Nul doute cependant que Koester soit photographe. Héritières de la photographie objective les siennes se chargent d’un potentiel fictionnel tout à fait déroutant. Imprégnées par le récit dont elles procèdent, et sollicitant subtilement une mémoire visuelle collective forgée sur l’écran de cinéma – autant, peut-être, que dans la presse de fait-divers – ces photographies semblent fournir les preuves les plus évidentes de ce qu’elles sont censées contredire, comme si le filtre de la légende et des croyances était indécollable du réel. Le réalisme de Koester est mystificateur ! Dans la série From the Travel of Jonathan Harker (2003), les lotissements bétonnés ou les exploitations forestières de Transylvanie sont plus angoissants dans leur réalité que l’idée que puisse y roder quelques descendants de Dracula. Comme si le dangereux spiritisme de Koester avait tout fait basculer de l’autre côté, irréversiblement. Avec cette objectivité rétive au rationalisme, Koester s’amuse alors à revenir sur les pas d’Emmanuel Kant (The Kant Walks, 2005) dont le poète Thomas de Quincey raconte dans une biographie (Les derniers jours d’Emmanuel Kant, 1854), qu’il parcourait les rues de Königsberg pour oublier ses terribles cauchemars. Koester dessine une psychogéographie à partir des dérives du philosophe, dont les troubles psychiques pourraient bien annoncer la mauvaise fortune de la ville (saccagée par les nazis, bombardée et prise par le régime soviétique). Dans la série Histories (2003-2005), en feignant un hommage à la photographie objective et conceptuelle, Koester s’attelle à un autre mythe, qu’il démystifie par la re-mystification, et – encore plus fort – par le moyen du dédoublement. Ainsi est-il allé re-photograhier les immeubles d’Ed Rusha pour Some Los Angeles Apartments (1965), une usine de charbon en Pennsylvanie répertoriée par les Becher ou les parcelles de terrains new-yorkais photographiées par Gordon Matta-Clark pour Fake Estate (1974). Dans l’intervalle entre les deux photographies exposées côte à côte se sont glissées des décennies d’histoire à fantasmer, de récits personnels, qui minent la littéralité de la première image, alors qu’elle mime son esthétique.

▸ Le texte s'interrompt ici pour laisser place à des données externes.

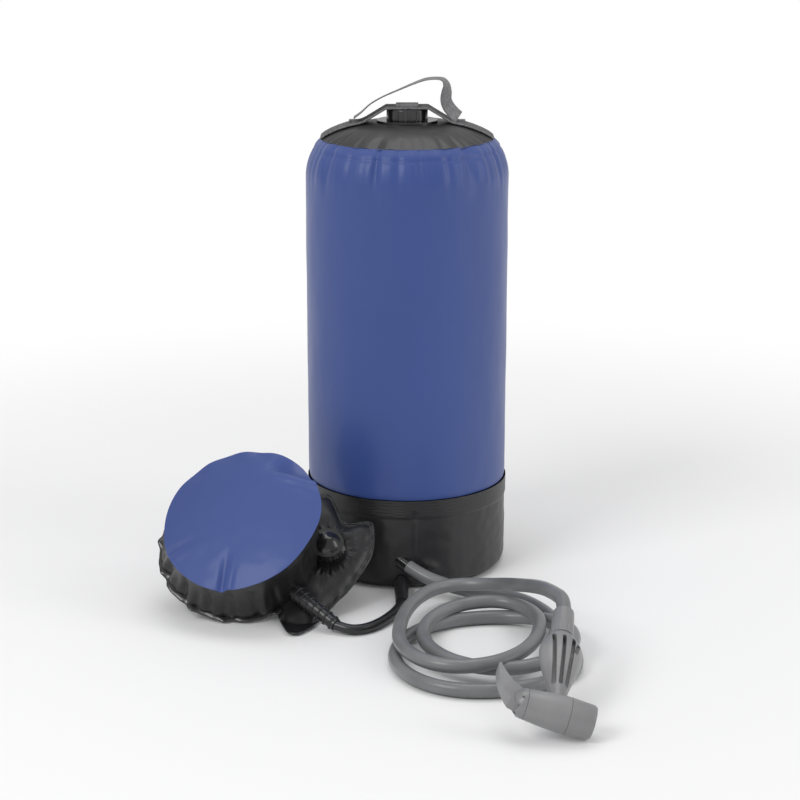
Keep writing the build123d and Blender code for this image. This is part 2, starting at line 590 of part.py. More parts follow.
# Handset frame: the head's lowest rim rests on the floor
roll = math.radians(HANDSET_ROLL)
HEAD_AXIS = Vector(1, 0, 0).rotate(Axis.Y, HANDSET_ROLL).rotate(Axis.Z, -HANDSET_YAW)
HANDSET_NORMAL = Vector(0, 0, 1).rotate(Axis.X, HANDSET_LEAN).rotate(Axis.Y, HANDSET_ROLL).rotate(Axis.Z, -HANDSET_YAW)
HANDSET_Z = HEAD_FRONT_X * math.sin(roll) + HEAD_FRONT_R * math.cos(roll)
HANDSET = Plane(origin=(*HANDSET_XY, HANDSET_Z), x_dir=HEAD_AXIS, z_dir=HANDSET_NORMAL)
ALONG_HEAD = Plane(origin=(0, 0, 0), x_dir=(0, 0, -1), z_dir=(1, 0, 0))
ALONG_GRIP = Plane(origin=(0, 0, 0), x_dir=(1, 0, 0), z_dir=(0, 1, 0))


def head_radius(x):
    """Radius of the head's barrel at a place along it."""
    share = (x - REAR_SEAM_X) / (FRONT_SEAM_X - REAR_SEAM_X)
    return HEAD_REAR_R + (HEAD_MAX_R - HEAD_REAR_R) * math.sin(share * math.pi / 2)


def head_turned(points):
    """A solid of revolution about the head's axis from (x, radius) corners."""
    return ALONG_HEAD.location * turned_polygon([(radius, x) for x, radius in points])


barrel_steps = [REAR_SEAM_X + (FRONT_SEAM_X - REAR_SEAM_X) * step / 6 for step in range(7)]
barrel_line = Spline(*[(head_radius(x), 0, x) for x in barrel_steps])
barrel = ALONG_HEAD.location * turned(
    barrel_line,
    Line((HEAD_MAX_R, 0, FRONT_SEAM_X), (0, 0, FRONT_SEAM_X)),
    Line((0, 0, FRONT_SEAM_X), (0, 0, REAR_SEAM_X)),
    Line((0, 0, REAR_SEAM_X), (HEAD_REAR_R, 0, REAR_SEAM_X)),
)


def grip_section(y, half, thick):
    """An oval section of the handle."""
    plane = Plane(origin=(0, y, 0), x_dir=(1, 0, 0), z_dir=(0, 1, 0))
    return plane * Ellipse(half, thick / 2)


grip = loft([
    grip_section(0, GRIP_ROOT_HALF, GRIP_ROOT_THICK),
    grip_section((GRIP_START_Y + GRIP_WIDE_Y) / 2, (GRIP_ROOT_HALF + GRIP_WIDE_HALF) / 2 + 0.8, (GRIP_ROOT_THICK + GRIP_END_THICK) / 2),
    grip_section(GRIP_WIDE_Y, GRIP_WIDE_HALF, GRIP_END_THICK),
    grip_section(GRIP_END_Y, GRIP_END_HALF, GRIP_END_THICK * 0.85),
])


def grip_slot(middle_x, fan, low_y, high_y):
    """A lengthwise slot in the handle's broad face, leaning with the fan of the handle."""
    length = high_y - low_y
    lean_angle = math.degrees(math.atan2(fan, length))
    outline = Pos(middle_x, (low_y + high_y) / 2) * Rot(0, 0, 90 - lean_angle) * SlotOverall(length, SLOT_WIDTH)
    return extrude(Pos(0, 0, GRIP_END_THICK / 2 - SLOT_DEPTH) * outline, GRIP_END_THICK)


slots = []
for index in range(SLOT_COUNT):
    place = index - (SLOT_COUNT - 1) / 2
    slots.append(grip_slot(place * SLOT_FAN, place * SLOT_FAN * 0.5, SLOT_LOW_Y, SLOT_HIGH_Y))
slots.append(grip_slot(2 * SLOT_FAN - SLOT_WIDTH / 2, SLOT_FAN * 0.5, SLOT_HIGH_Y - SIDE_HOLE_LENGTH, SLOT_HIGH_Y - SLOT_WIDTH))
for slot in slots:
    grip -= slot
    grip -= mirror(slot, Plane.XY)
grip += rod((0, GRIP_END_Y - 4, 0), (0, SPIGOT_TAIL_END_Y, 0), SPIGOT_TAIL_R)

body = barrel + grip
body -= head_turned([
    (CHAMBER_BACK_X, 0), (CHAMBER_BACK_X, CHAMBER_R), (FRONT_SEAM_X + 1, CHAMBER_R), (FRONT_SEAM_X + 1, 0),
])
body -= head_turned([
    (REAR_SEAM_X - 1, 0), (REAR_SEAM_X - 1, PLUNGER_ROD_R + RUNNING), (CHAMBER_BACK_X + 1, PLUNGER_ROD_R + RUNNING),
    (CHAMBER_BACK_X + 1, 0),
])
pocket_high_y = 2 * HEAD_REAR_R
body -= Pos(REAR_SEAM_X, (LEVER_POCKET_LOW_Y + pocket_high_y) / 2, 0) * Box(
    2 * LEVER_POCKET_DEPTH, pocket_high_y - LEVER_POCKET_LOW_Y, LEVER_WIDTH + 2 * CLEAR)
parts["handset_body"] = HANDSET.location * body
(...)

Ça y est ; les fantômes que les photographies de Koster ne montrent pas apparaissent, et il serait vain de croire qu’on sortira indemne d’ici. L’artiste a tout mis en place pour procéder à notre envoûtement. Cela commence avec la vidéo épileptique Demonology (2005) où s’agitent et se confondent des petites figures démoniaques comme celles qu’on trouve dans les recoins des chapelles en Norvège, qui fut le théâtre de sanglantes chasses aux sorcières au XVIIème siècle. Plus loin, Koester applique la même technique d’animation à partir des dessins réalisés sous mescaline par Henri Michaux (My frontier is an endless wall of points, 2007). On soupçonne aussi que les films 16 mm projetés sur de trop grands écrans aient des velléités d’ensorcellement. Ils tentent du moins de nous enseigner une gestuelle chamanique, ainsi de l’étrange danse d’un jeune homme inspirée par des enseignements de Carlos Castaneda (To navigate in a geniune way, in the uknown necessitates an attitude of dairing but no one of recklessness, 2009), où même de cette chorégraphie pour mains fébrilement interprétée à partir des Incomplete open cubes de Sol LeWitt (Variation of incomplete open cubes, 2011), qui confirme le mot de LeWitt : « les artistes conceptuels sont plutôt mystiques que rationalistes. Ils arrivent à des conclusions que la logique ne peut atteindre » (Sentences on conceptual art, 1969).
Véritablement, Koester nous ouvre les portes de la perception, et avec la substance de cette exposition dans le sang, tout un pan de la culture dévoile son côté obscur. Avait-on déjà remarqué la présence d’Aleister Crowley sur la pochette de l’album Sergent Pepper des Beatles ? Dans le « laboratoire espace cerveau », le critique d’art Yann Chateigné met au jour les influences insoupçonnées et « hallucinantes » des pratiques d’altération de la conscience sur la littérature et la musique.